Ministry of the Interior is a funky (but not cheap) furniture and design store on Ossington Avenue between Queen and Dundas. The store stocks items from furniture to wallpaper created by an eclectic collection of designers from around the globe.

The colour yellow dominates the renovated auto body shop, complete with sliding door. The ceiling and window backdrop are drenched in it. The colour is known to be optimistic, mentally stimulating and an initiator of creative thought. Like a curator, owner Jason MacIsaac has used this colour to represent the feelings the designers' work evokes. It's far from mainstream and not even close to cookie cutter. This then feeds into the philosophy Jason has for Ministry of the Interior. "It's important to me that every item has a great story. I want to remind consumers that buying furniture today is all about collecting special pieces and creating a space, not just loading up on the season's trends."

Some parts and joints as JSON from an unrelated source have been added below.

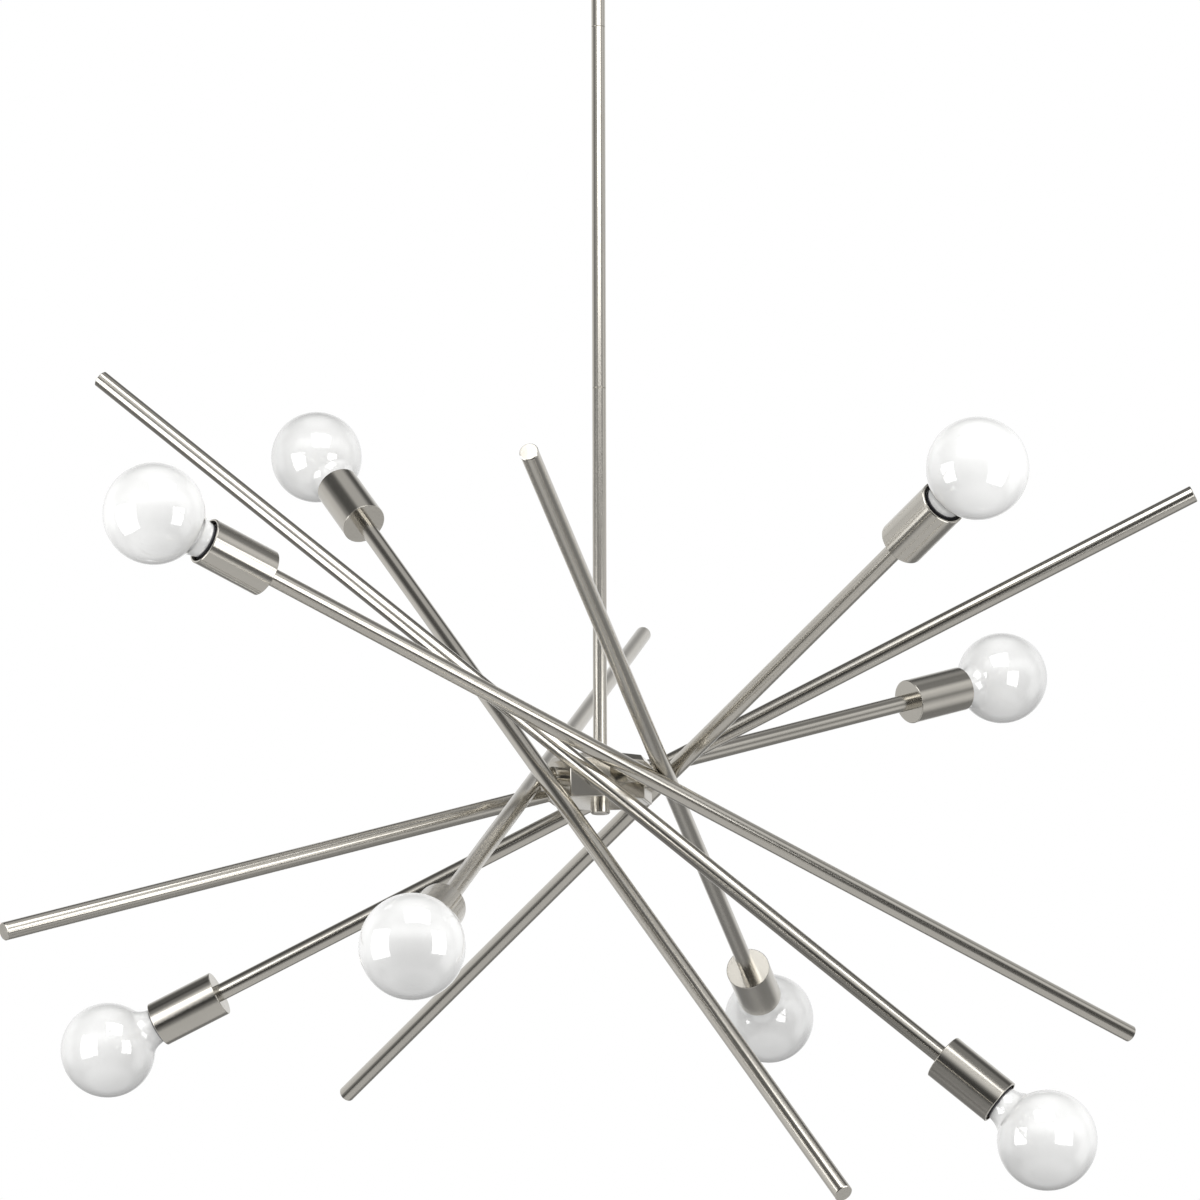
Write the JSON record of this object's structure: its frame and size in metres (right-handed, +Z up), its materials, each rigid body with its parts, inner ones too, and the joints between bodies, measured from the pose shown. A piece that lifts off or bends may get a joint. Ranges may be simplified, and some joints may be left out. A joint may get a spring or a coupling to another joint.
{
  "type": "sputnik chandelier",
  "caption": "Ceiling chandelier with straight satin nickel rods that turn on pivots round an octagonal hub, each with a cup and a globe lamp on one end, hung on a stem from a swivel canopy.",
  "frame": {"origin": "on the ceiling, midway between the two outlet box screw slots of the crossbar", "axes": "+Z up; +X to the right of the picture and along the crossbar; +Y away from the picture's camera"},
  "size_m": [0.9546, 1.0112, 1.2299],
  "materials": {
    "satin_nickel": "fine brushed satin nickel plating",
    "opal_glass": "glossy opal white glass",
    "black_socket": "matte black moulded phenolic",
    "lamp_base_metal": "plain rolled lamp base",
    "plated_steel": "zinc plated steel",
    "green_screw": "green dyed ground screw",
    "plain_brass": "plain threaded brass"
  },
  "bodies": {
    "ceiling_mount": {"ceiling_crossbar": "plated_steel", "canopy_studs": "plated_steel", "ground_screw": "green_screw", "canopy": "satin_nickel", "canopy_nuts": "satin_nickel", "swivel_housing": "satin_nickel"},
    "swivel": {"swivel_clevis": "satin_nickel", "swivel_pin": "satin_nickel"},
    "stem_and_hub": {"swivel_knuckle": "satin_nickel", "stem_upper": "satin_nickel", "stem_middle": "satin_nickel", "stem_lower": "satin_nickel", "stem_couplers": "plain_brass", "hub_nipple": "plain_brass", "hub_nuts": "plain_brass", "hub_shell": "satin_nickel", "hub_base_plate": "satin_nickel", "finial": "satin_nickel", "arm_pivots": "satin_nickel", "pivot_nuts": "plain_brass"},
    "arm_1": {"arm_1_rod": "satin_nickel", "arm_1_cup": "satin_nickel", "arm_1_socket": "black_socket", "arm_1_bulb_base": "lamp_base_metal", "arm_1_bulb_glass": "opal_glass"},
    "arm_2": {"arm_2_rod": "satin_nickel", "arm_2_cup": "satin_nickel", "arm_2_socket": "black_socket", "arm_2_bulb_base": "lamp_base_metal", "arm_2_bulb_glass": "opal_glass"},
    "arm_3": {"arm_3_rod": "satin_nickel", "arm_3_cup": "satin_nickel", "arm_3_socket": "black_socket", "arm_3_bulb_base": "lamp_base_metal", "arm_3_bulb_glass": "opal_glass"},
    "arm_4": {"arm_4_rod": "satin_nickel", "arm_4_cup": "satin_nickel", "arm_4_socket": "black_socket", "arm_4_bulb_base": "lamp_base_metal", "arm_4_bulb_glass": "opal_glass"},
    "arm_5": {"arm_5_rod": "satin_nickel", "arm_5_cup": "satin_nickel", "arm_5_socket": "black_socket", "arm_5_bulb_base": "lamp_base_metal", "arm_5_bulb_glass": "opal_glass"},
    "arm_6": {"arm_6_rod": "satin_nickel", "arm_6_cup": "satin_nickel", "arm_6_socket": "black_socket", "arm_6_bulb_base": "lamp_base_metal", "arm_6_bulb_glass": "opal_glass"},
    "arm_7": {"arm_7_rod": "satin_nickel", "arm_7_cup": "satin_nickel", "arm_7_socket": "black_socket", "arm_7_bulb_base": "lamp_base_metal", "arm_7_bulb_glass": "opal_glass"},
    "arm_8": {"arm_8_rod": "satin_nickel", "arm_8_cup": "satin_nickel", "arm_8_socket": "black_socket", "arm_8_bulb_base": "lamp_base_metal", "arm_8_bulb_glass": "opal_glass"}
  },
  "joints": [
    {"name": "swivel_turn", "type": "hinge", "parent": "ceiling_mount", "child": "swivel", "pos_m": [0, 0, -0.0303], "axis": [0, 0, 1], "range_deg": [-170, 170]},
    {"name": "swivel_tilt", "type": "hinge", "parent": "swivel", "child": "stem_and_hub", "pos_m": [0, 0, -0.0468], "axis": [0, 1, 0], "range_deg": [-30, 30]},
    {"name": "arm_1_turn", "type": "hinge", "parent": "stem_and_hub", "child": "arm_1", "pos_m": [0.04675, 0.03083, -0.8588], "axis": [-0.8348, -0.5505, 0], "range_deg": [0, 35]},
    {"name": "arm_2_turn", "type": "hinge", "parent": "stem_and_hub", "child": "arm_2", "pos_m": [0.01136, 0.05484, -0.8588], "axis": [-0.2028, -0.9792, 0], "range_deg": [0, 35]},
    {"name": "arm_3_turn", "type": "hinge", "parent": "stem_and_hub", "child": "arm_3", "pos_m": [-0.03066, 0.04686, -0.8588], "axis": [0.5476, -0.8368, 0], "range_deg": [0, 35]},
    {"name": "arm_4_turn", "type": "hinge", "parent": "stem_and_hub", "child": "arm_4", "pos_m": [-0.05493, 0.01088, -0.8588], "axis": [0.981, -0.1942, 0], "range_deg": [0, 35]},
    {"name": "arm_5_turn", "type": "hinge", "parent": "stem_and_hub", "child": "arm_5", "pos_m": [-0.04587, -0.03212, -0.8588], "axis": [0.8192, 0.5736, 0], "range_deg": [-20, 25]},
    {"name": "arm_6_turn", "type": "hinge", "parent": "stem_and_hub", "child": "arm_6", "pos_m": [-0.01049, -0.05501, -0.8588], "axis": [0.1874, 0.9823, 0], "range_deg": [-15, 25]},
    {"name": "arm_7_turn", "type": "hinge", "parent": "stem_and_hub", "child": "arm_7", "pos_m": [0.03075, -0.0468, -0.8588], "axis": [-0.549, 0.8358, 0], "range_deg": [0, 35]},
    {"name": "arm_8_turn", "type": "hinge", "parent": "stem_and_hub", "child": "arm_8", "pos_m": [0.05473, -0.01183, -0.8588], "axis": [-0.9774, 0.2113, 0], "range_deg": [0, 35]}
  ]
}
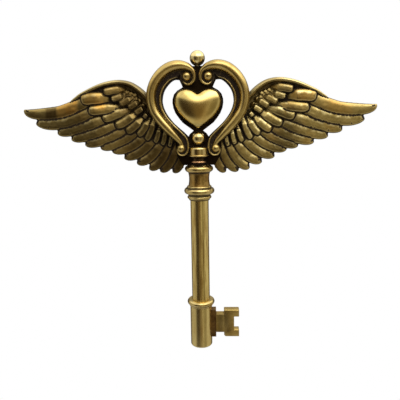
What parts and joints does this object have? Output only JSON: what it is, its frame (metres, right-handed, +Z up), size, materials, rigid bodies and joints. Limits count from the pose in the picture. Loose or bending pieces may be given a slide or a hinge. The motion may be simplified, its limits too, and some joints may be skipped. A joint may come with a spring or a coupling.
{
  "type": "winged key wall ornament",
  "caption": "Ornamental winged key for a wall: heart bow with scrolls, feathered wings, tube shank, bit and hanging ring.",
  "frame": {"origin": "where a wall hook bears inside the top of the hanging ring, in the plane of the ring's wire", "axes": "+Z up along the shank, +X to the side of the bit as seen from the front, +Y towards the wall"},
  "size_m": [0.3602, 0.0329, 0.3109],
  "materials": {
    "dark_brass": "dark brown patina, low sheen",
    "scroll_brass": "aged brass, polished crests over dark grooves",
    "heart_brass": "aged brass, polished and a little mottled",
    "turned_brass": "aged brass, turned and polished",
    "shank_brass": "aged brass, mottled, satin",
    "bit_brass": "aged cast brass, mottled",
    "wing_brass": "aged cast brass, dark grooves, worn crests",
    "back_brass": "plain dull brass",
    "ring_brass": "drawn brass wire",
    "screw_brass": "brass screw heads",
    "rod_steel": "zinc plated steel",
    "bumper_rubber": "black rubber"
  },
  "bodies": {
    "key": {"bow_plate": "dark_brass", "left_scroll": "scroll_brass", "right_scroll": "scroll_brass", "heart": "heart_brass", "crown_ball": "turned_brass", "lower_ball": "turned_brass", "plinth": "turned_brass", "neck_cove": "dark_brass", "upper_flange": "turned_brass", "waist": "shank_brass", "collar_bead": "turned_brass", "seat_ring": "turned_brass", "shank_tube": "shank_brass", "lower_collar": "turned_brass", "bit_sleeve": "shank_brass", "bit_root": "dark_brass", "bit": "bit_brass", "bit_pins": "shank_brass", "end_plug": "shank_brass", "tie_rod": "rod_steel", "rod_washer": "rod_steel", "rod_nut": "rod_steel", "left_wing": "wing_brass", "right_wing": "wing_brass", "left_wing_lug": "back_brass", "right_wing_lug": "back_brass", "wing_screws": "screw_brass", "back_screws": "screw_brass", "hanger_strap": "back_brass", "hanger_screws": "screw_brass", "wing_bumpers": "bumper_rubber", "sleeve_bumper": "bumper_rubber", "bumper_screws": "screw_brass"},
    "ring": {"hanging_ring": "ring_brass"}
  },
  "joints": [
    {"name": "ring_hinge", "type": "hinge", "parent": "key", "child": "ring", "pos_m": [0, 0, -0.0099], "axis": [-1, 0, 0], "range_deg": [-5, 170]}
  ]
}
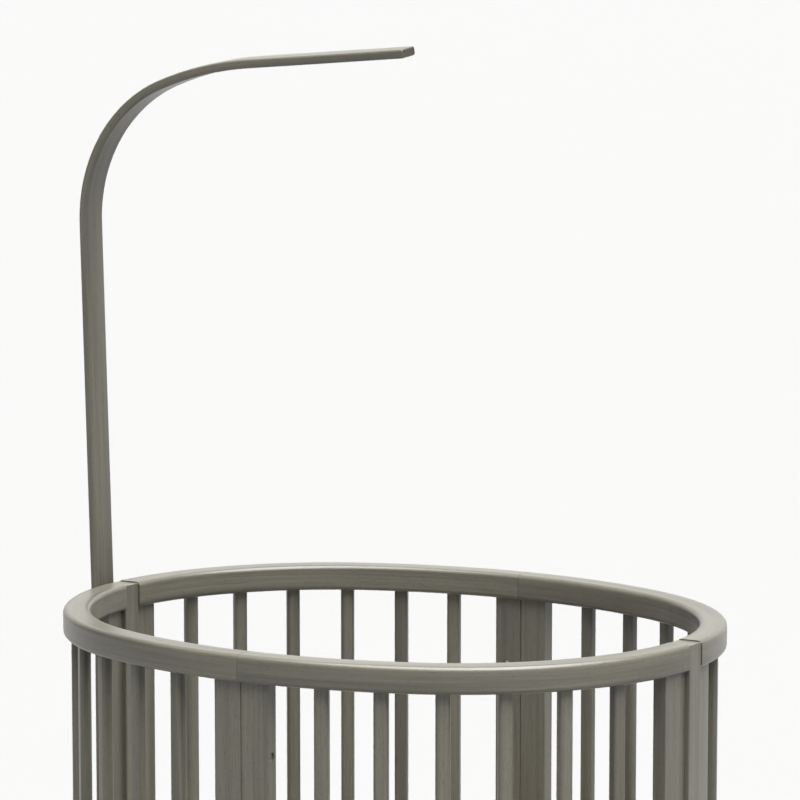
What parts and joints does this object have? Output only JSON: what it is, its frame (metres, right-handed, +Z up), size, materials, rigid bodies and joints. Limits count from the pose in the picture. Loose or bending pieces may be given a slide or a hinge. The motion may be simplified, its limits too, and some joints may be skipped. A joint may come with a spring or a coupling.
{
  "type": "baby cradle",
  "caption": "Oval slatted wooden cradle on swivel casters, with a raised ventilated mattress base and a bentwood canopy rod over the head end.",
  "frame": {"origin": "on the floor, under the middle of the bounding box", "axes": "+Z up, +X along the oval's long axis from the head end with the canopy rod to the foot end, -Y to the front"},
  "size_m": [0.8517, 0.674, 1.5537],
  "materials": {
    "stained_wood": "grey stain under a satin lacquer",
    "board": "pale lacquered plywood",
    "steel": "zinc plated",
    "plastic": "fine grained moulding",
    "tyre": "soft matte"
  },
  "bodies": {
    "cradle": {"rail_top_front_right": "stained_wood", "rail_top_back_right": "stained_wood", "rail_top_back_left": "stained_wood", "rail_top_front_left": "stained_wood", "rail_low_front_right": "stained_wood", "rail_low_back_right": "stained_wood", "rail_low_back_left": "stained_wood", "rail_low_front_left": "stained_wood", "side_panel_front_right": "stained_wood", "side_panel_back_right": "stained_wood", "side_panel_back_left": "stained_wood", "side_panel_front_left": "stained_wood", "end_panel_front_right": "stained_wood", "end_panel_back_right": "stained_wood", "end_panel_back_left": "stained_wood", "end_panel_front_left": "stained_wood", "slats_front_right": "stained_wood", "slats_back_right": "stained_wood", "slats_back_left": "stained_wood", "slats_front_left": "stained_wood", "post_foot": "stained_wood", "post_head": "stained_wood", "foot_block_foot": "stained_wood", "foot_block_head": "stained_wood", "foot_block_back": "stained_wood", "foot_block_front": "stained_wood", "rod_holder": "stained_wood", "dowels": "board", "base_board": "board", "base_battens": "board", "foot_block_screws": "steel", "panel_bolts": "steel", "barrel_nuts": "steel", "base_brackets": "steel", "base_bolts": "steel", "threaded_inserts": "steel", "rod_holder_screws": "steel", "caster_sockets": "steel", "rod_clamp_screw": "plastic"},
    "rod": {"canopy_rod": "stained_wood"},
    "swivel_foot": {"fork_foot": "plastic", "axle_foot": "steel"},
    "wheel_foot": {"hub_foot": "plastic", "tyre_foot": "tyre"},
    "pedal_foot": {"brake_foot": "plastic"},
    "swivel_head": {"fork_head": "plastic", "axle_head": "steel"},
    "wheel_head": {"hub_head": "plastic", "tyre_head": "tyre"},
    "pedal_head": {"brake_head": "plastic"},
    "swivel_back": {"fork_back": "plastic", "axle_back": "steel"},
    "wheel_back": {"hub_back": "plastic", "tyre_back": "tyre"},
    "swivel_front": {"fork_front": "plastic", "axle_front": "steel"},
    "wheel_front": {"hub_front": "plastic", "tyre_front": "tyre"}
  },
  "joints": [
    {"name": "rod_lift", "type": "slide", "parent": "cradle", "child": "rod", "axis": [-0.0279, 0, 0.9996], "range_m": [0, 0.06]},
    {"name": "swivel_foot", "type": "hinge", "parent": "cradle", "child": "swivel_foot", "pos_m": [0.40974, 0, 0.09], "axis": [0, 0, 1], "continuous": true},
    {"name": "wheel_spin_foot", "type": "hinge", "parent": "swivel_foot", "child": "wheel_foot", "pos_m": [0.40974, 0.022, 0.03], "axis": [-1, 0, 0], "continuous": true},
    {"name": "brake_pedal_foot", "type": "hinge", "parent": "swivel_foot", "child": "pedal_foot", "pos_m": [0.40974, 0.038, 0.062], "axis": [-1, 0, 0], "range_deg": [0, 15]},
    {"name": "swivel_head", "type": "hinge", "parent": "cradle", "child": "swivel_head", "pos_m": [-0.37776, 0, 0.09], "axis": [0, 0, 1], "continuous": true},
    {"name": "wheel_spin_head", "type": "hinge", "parent": "swivel_head", "child": "wheel_head", "pos_m": [-0.37776, -0.022, 0.03], "axis": [1, 0, 0], "continuous": true},
    {"name": "brake_pedal_head", "type": "hinge", "parent": "swivel_head", "child": "pedal_head", "pos_m": [-0.37776, -0.038, 0.062], "axis": [1, 0, 0], "range_deg": [0, 15]},
    {"name": "swivel_back", "type": "hinge", "parent": "cradle", "child": "swivel_back", "pos_m": [0.01599, 0.3205, 0.09], "axis": [0, 0, 1], "continuous": true},
    {"name": "wheel_spin_back", "type": "hinge", "parent": "swivel_back", "child": "wheel_back", "pos_m": [-0.00601, 0.3205, 0.03], "axis": [0, -1, 0], "continuous": true},
    {"name": "swivel_front", "type": "hinge", "parent": "cradle", "child": "swivel_front", "pos_m": [0.01599, -0.3205, 0.09], "axis": [0, 0, 1], "continuous": true},
    {"name": "wheel_spin_front", "type": "hinge", "parent": "swivel_front", "child": "wheel_front", "pos_m": [0.03799, -0.3205, 0.03], "axis": [0, 1, 0], "continuous": true}
  ]
}
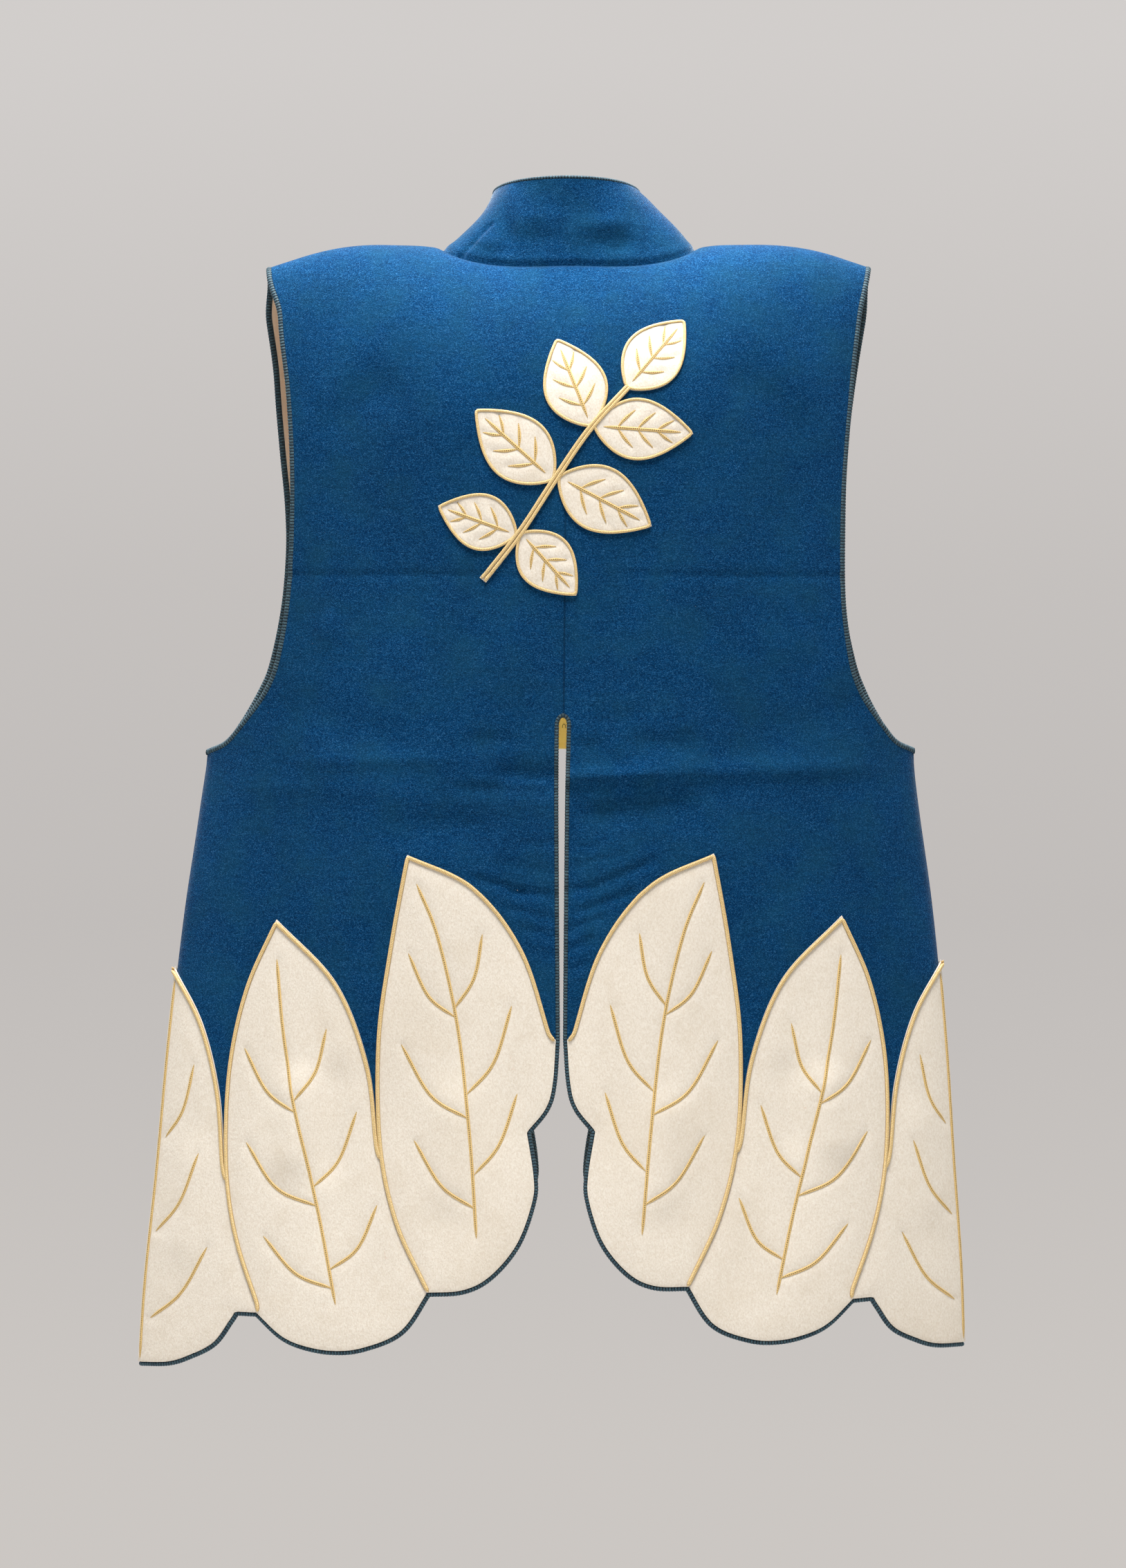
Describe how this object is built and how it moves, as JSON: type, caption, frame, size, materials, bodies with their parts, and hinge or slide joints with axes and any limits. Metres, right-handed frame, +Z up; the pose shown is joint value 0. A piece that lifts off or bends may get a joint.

Areaware is a New York design collective that believes in creating objects that deepen the relationship people have with everyday objects. Their Red LED clock and banana shaped fruit bowl caught my eye, but the Matchstick necklace stole my heart.

Tse & Tse from France creates discussion starting tableware pieces. I loved the unusual salt and pepper flasks. The Areaware collective's Alma Fortune cup is influenced by Tasseography. One of a kind fortunes are embedded in the cup using 22k gold.

David Trubridge's tasteful hanging lamps are the complete opposite to Jason Miller's Antler Lamps. The antlers win in my book, with the 12 Antler chandelier being my favourite.

Influenced by graffiti culture, Tres Tintas designer wallpaper allows you to bring the designs home without the noxious paint fumes. My favourite item in the store is the Shoplifter tote bag in all its ironic glory.

Jason Miller's furniture is as much fun as his lamps. Recycled plastic tables are made to look like picnic benches complete with carved graffiti. The duct tape lounge chair looks like the beat up chair you had in university but it comes with a much higher price tag.

Rounding out the store's offerings are Dwell bed and table linens. Dwell brings modern textile design to bedding and uses bold prints not found in your average department store. Marimekko totes come in various colours for the stylish eco-conscious.

The backroom exhibition space is used to host entire collections by eclectic design stars like Jason Miller.